Our bet is that global Real GDP will continue to grow over the long-term. Companies across the globe will continue to strive to create goods and services that governments and people want. That’s our singular macro view because we know that this drives investment returns. As such, we invest to capture this global growth via index funds because they are cheap and tax-efficient. In other words, more of this growth gets into client hands versus being swept away by intermediaries through costs.
Our straightforward thesis doesn’t mean that it will be a piece of cake. Global growth won’t be linear each year. There will be fits and starts, such as what we’ve experienced in 2022.
But research shows that timing these or adjusting strategies based on other macro trends will result in less money in the end.
Lastly, consider this fact:
The last “all-time-market high” was on Monday, January 3rd, 2022 when the S&P closed at 4,796. The market closed at the end of June at 3,785.
For us to reach our next all-time-high, the markets will be up 24%.

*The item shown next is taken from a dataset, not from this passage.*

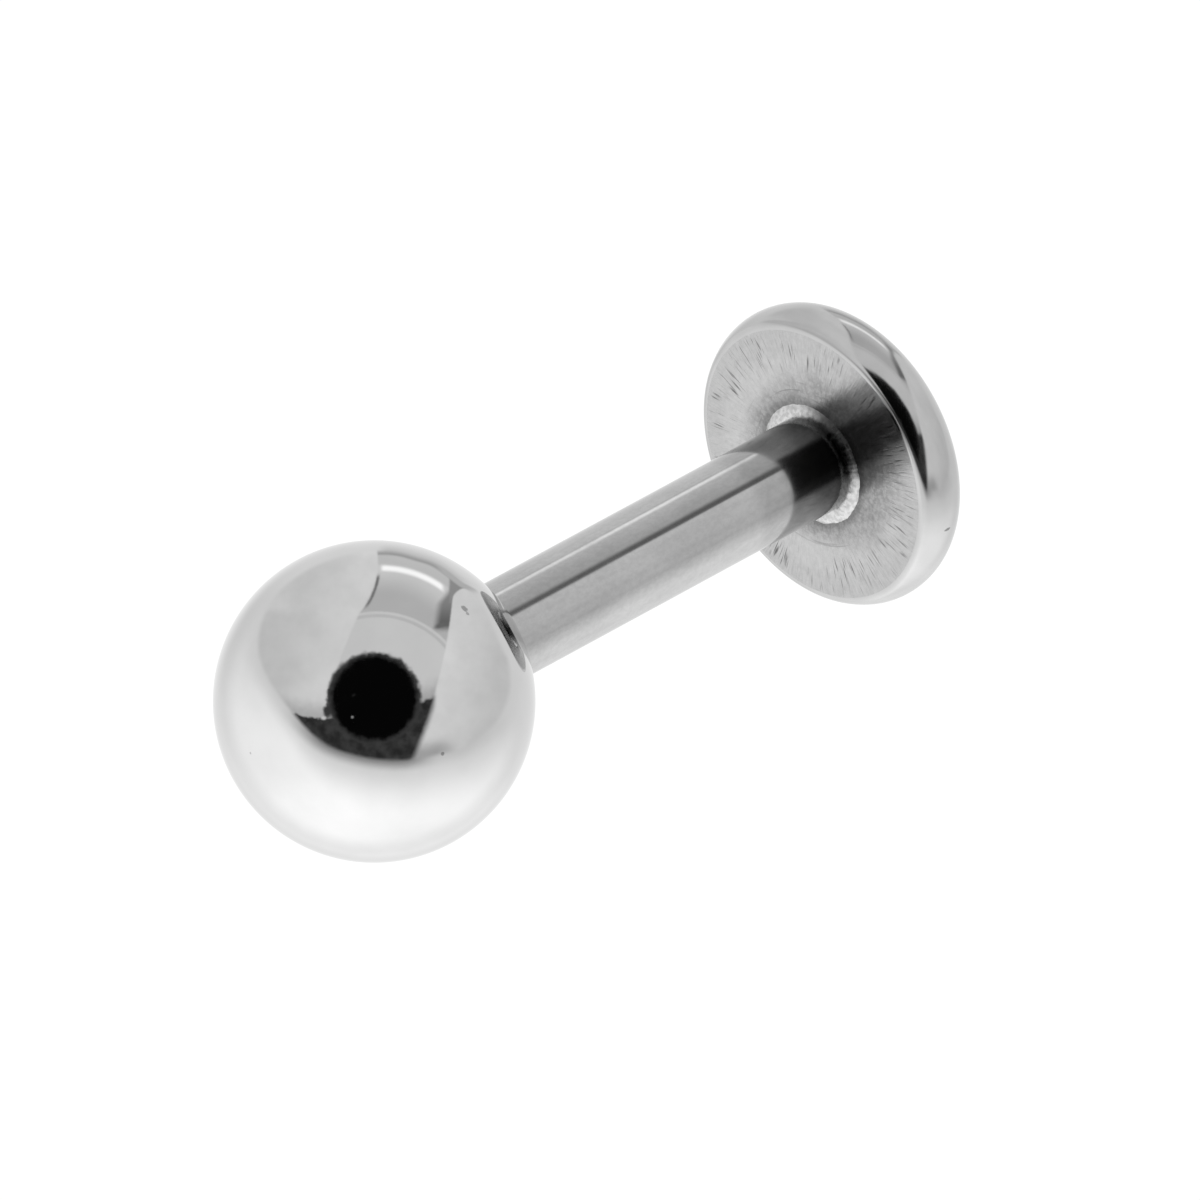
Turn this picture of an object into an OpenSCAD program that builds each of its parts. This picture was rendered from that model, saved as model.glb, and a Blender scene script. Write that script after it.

Are you willing to bet that there will never again be another all-time-high? (By the way there were 70 of them in 2021). If you think there’s a future out there, the markets will soon be up 24%. Would you miss out on that?
Economic Update
Real GDP (inflation adjusted) has fallen (-1.9%) over the 1st Quarter in 2022 and (-0.9%) over the 2nd Quarter. For some this fits a common definition of a recession (defined as 2 negative quarters of Real GDP). The U.S. Government uses a different measure that’s a bit more arbitrary. Whichever bias you want to confirm, this doesn’t change our overall viewpoint of sticking with a strategy. What we call it doesn’t matter as much as what we do. We know that markets move in cycles and if now is the time for contraction, then we’ll buckle up and focus on what we can control.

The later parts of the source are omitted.